The rains have begun here. Meaning that every few days some clouds roll in, the temperature stays mild in the mid to high 30s and we may get a shower. Just before it rains comes huge wind storms where the sky turns orange with all the dust that is picked up. We rush to close the windows, but even then we get a fine layer of duct that you can write your name in on every surface of the house! Some nights the thunderstorms are huge! The lightning hits with an intensity I have never seen! It hit so hard it blew our electrical breaker panel one night! Now thats power! The heat difference from the ground to the rolling in clouds and air creates such electricty that its pretty amazing (and scary for the kids!)We hope it rains more often and gives enough moisture for a good crop for the people. They are in serious risk of increased famine and crop failure and many are suffering from malnutrition and starvation in this country.

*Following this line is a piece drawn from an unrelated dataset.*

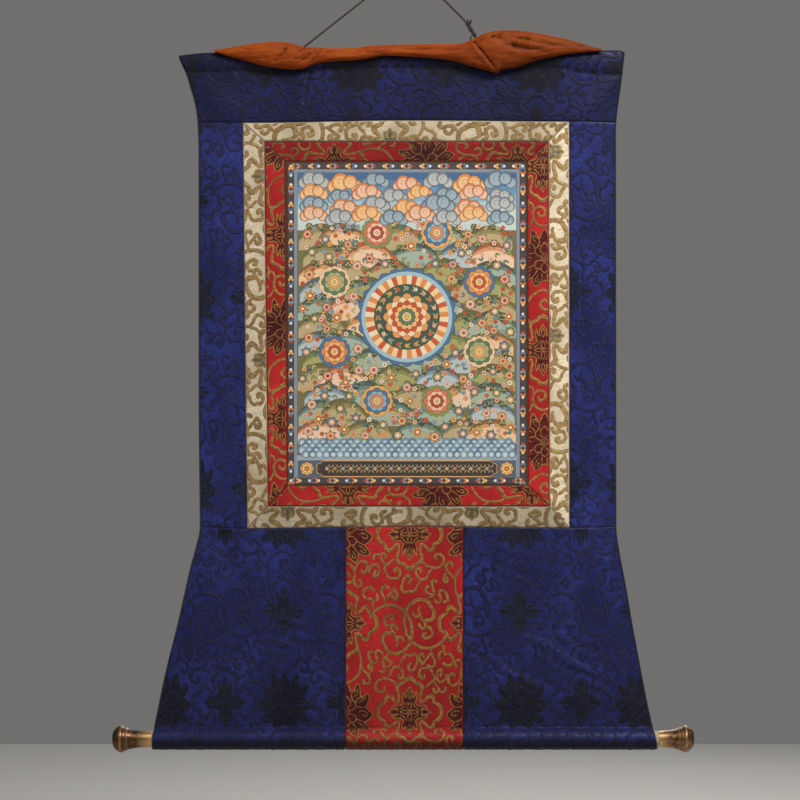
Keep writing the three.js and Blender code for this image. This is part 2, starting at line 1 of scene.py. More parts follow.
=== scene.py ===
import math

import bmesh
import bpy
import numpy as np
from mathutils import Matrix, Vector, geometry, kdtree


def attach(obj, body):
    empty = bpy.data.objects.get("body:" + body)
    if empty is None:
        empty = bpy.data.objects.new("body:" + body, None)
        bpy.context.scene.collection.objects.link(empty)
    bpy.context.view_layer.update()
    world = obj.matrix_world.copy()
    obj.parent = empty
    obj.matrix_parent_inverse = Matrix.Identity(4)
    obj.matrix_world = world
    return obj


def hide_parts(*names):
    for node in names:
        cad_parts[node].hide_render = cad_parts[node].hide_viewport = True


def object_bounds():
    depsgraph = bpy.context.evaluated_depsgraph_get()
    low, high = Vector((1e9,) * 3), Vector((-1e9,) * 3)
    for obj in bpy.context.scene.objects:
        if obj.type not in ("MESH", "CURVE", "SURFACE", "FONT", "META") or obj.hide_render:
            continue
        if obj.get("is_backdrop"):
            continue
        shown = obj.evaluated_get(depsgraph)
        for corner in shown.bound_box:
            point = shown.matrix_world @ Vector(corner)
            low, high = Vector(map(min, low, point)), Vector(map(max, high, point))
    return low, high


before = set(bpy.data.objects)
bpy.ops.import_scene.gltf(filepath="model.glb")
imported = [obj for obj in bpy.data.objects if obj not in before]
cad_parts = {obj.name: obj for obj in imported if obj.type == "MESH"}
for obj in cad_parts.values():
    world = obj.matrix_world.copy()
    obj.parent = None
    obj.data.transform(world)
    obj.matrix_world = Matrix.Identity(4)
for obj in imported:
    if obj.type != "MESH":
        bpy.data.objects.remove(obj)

# %% [markdown]
# A thangka scroll painting hangs by one cord. The real one is nearly all cloth: brocade
# panels sewn round a painted field, a silk veil gathered along the top, and a rod in the bottom hem.
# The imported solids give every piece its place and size. This lesson makes the finish: each cloth is
# laid out flat as a tailor would cut it, its woven figure is drawn on the flat cloth, and then both
# are hung on one soft surface. Lengths are millimetres on the drawing and metres in the scene.

MM = 0.001
cad_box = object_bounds()
size_mm = [round((high - low) / MM, 1) for low, high in zip(*cad_box)]
print("size of the packed part in mm:", size_mm)


# %% [markdown]
# Numbers that belong together stand in short tables. A curve through a table's columns gives every
# value between its rows, and it never swings past them, so a cloth edge stays where it was measured.

# %% Tables and curves
def table(columns, rows):
    """One array for each named column of a short table."""
    return dict(zip(columns.split(), np.array(rows, float).T))


def curve_through(rows, start, end):
    """Smooth curve through two columns of a table that never overshoots, as a function of the first."""
    order = np.argsort(rows[start])
    at, value = rows[start][order], rows[end][order]
    steep = np.diff(value) / np.diff(at)
    before, after = np.append(steep[0], steep), np.append(steep, steep[-1])
    same_way = before * after > 0
    slope = np.where(same_way, 2 * before * after / np.where(same_way, before + after, 1), 0)

    def curve(x):
        i = np.clip(np.searchsorted(at, x) - 1, 0, len(at) - 2)
        span = at[i + 1] - at[i]
        t = np.clip((x - at[i]) / span, 0, 1)
        rest = 1 - t
        from_start = rest**2 * ((1 + 2 * t) * value[i] + t * span * slope[i])
        from_end = t**2 * ((3 - 2 * t) * value[i + 1] - rest * span * slope[i + 1])
        return from_start + from_end

    return curve


def blend(start, end, share):
    """Value at a share of the way from start to end."""
    return start + (end - start) * share


def ease(value, low, high):
    """Soft step from 0 at low to 1 at high."""
    t = np.clip((value - low) / (high - low), 0, 1)
    return t * t * (3 - 2 * t)


def bump_at(distance, width):
    """Bell of height 1 that fades with distance."""
    return np.exp(-((distance / width) ** 2))


# %% [markdown]
# The photograph looks straight at the scroll. A long lens three metres away sees it with hardly any
# perspective, as the photographer's did. One millimetre and a quarter of cloth fills one pixel.

# %% Camera
DISTANCE = 3.0
FIELD_WIDTH = 1.0
FIELD_CENTRE = (-0.010875, -0.54025)
SENSOR_MM = 36

camera = bpy.data.objects.new("camera", bpy.data.cameras.new("camera"))
camera.data.sensor_width = SENSOR_MM
camera.data.lens = SENSOR_MM * DISTANCE / FIELD_WIDTH
camera.location = (FIELD_CENTRE[0], -DISTANCE, FIELD_CENTRE[1])
camera.rotation_euler = (math.radians(90), 0, 0)
bpy.context.scene.collection.objects.link(camera)
bpy.context.scene.camera = camera
bpy.context.scene.view_settings.view_transform = "Standard"
print("camera lens in mm:", camera.data.lens)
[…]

And talking about famine and food security, did you know that Chantelle is flying to Rome tomorrow (tuesday) night? Well, as many of you know, I am just finishing a Master's degree in International Development work. This will be my final class. I have taken the entire masters over 6 years now and done it all distance based classes from my home in Calgary (the school is in New Orleans). Every summer they have intenstive summer institute classes, but for many reasons i could never attend one. So to celebrate my final class and finishing, and the great topic of the class, I am taking a class in Rome from July 12 to July 25. The topic is Famine and Food Security and is held an hour north of Rome in a city called Bolsena, Italy. This puts us in the area of headquarters for the World Food Bank, United Nations Food Programme, Food for the Hungary and others. We have a tight schedule of assignments, seminars, presentations, guest speakers and papers to write in this two week period, all dealing with famine, the ways to provide food aid in poor countries, and how it all works and why it often doesn't. As you can tell, this is so applicable to Niger that I am really excited to learn it all and put it into action in our development work here! Due to flights I am in Rome a few days before the class starts, and am looking forward to seeing all the greenery and parks, exploring the monuments, eating good pizza and of course taking lots of pictures! Maybe I'll even find a can or two of Dr. Pepper!